Pablove Black (born Paul Anthony Dixon, 24 October 1950) is a Jamaican reggae musician (keyboards and steel drums), arranger, composer, bandleader, vocalist and producer.

Biography
Pablove started playing piano and steel drums in the mid-1960s and, within six months, made his first television appearance with Pan Master, Kelvin Hart and the all Trinidadian Federal All Star Steel Band. By 1968 he was a member of the UWI Carnival Champions, The Wanderers.

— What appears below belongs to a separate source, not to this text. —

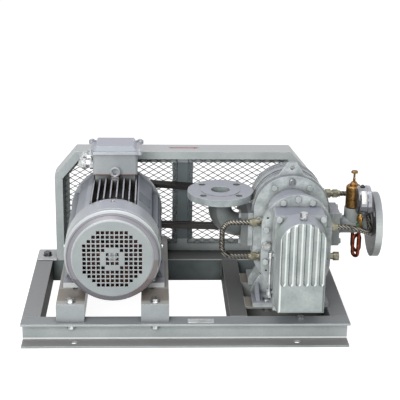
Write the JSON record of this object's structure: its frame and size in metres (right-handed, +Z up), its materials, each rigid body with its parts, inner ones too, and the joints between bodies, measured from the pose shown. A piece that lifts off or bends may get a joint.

In 1971, Pablove, already exposed to the roots music of the Skatalites, joined the Studio One Crew, (Jamaica's Motown) and, under the watchful eyes of legendary producer Clement "Sir Coxsone" Dodd and jazz greats Jackie Mittoo (keyboards), Ernest Ranglin (guitar), and Roland Alphonso (saxophone), made invaluable contributions playing keyboards, arranging music and doing background vocals with legendary bassman *Earl "Bagga" Walker and the soul defenders for artists like Dennis Brown, Burning Spear, Marcia Griffiths, Freddie McGregor, and Johnny Osbourne. Pablove also worked at the Black Ark Studios of Lee Perry where he collaborated on products for Little Roy (Tribal War), and Junior Byles (Curly Locks), along with Junior Dan (bass) and Benbow (drums).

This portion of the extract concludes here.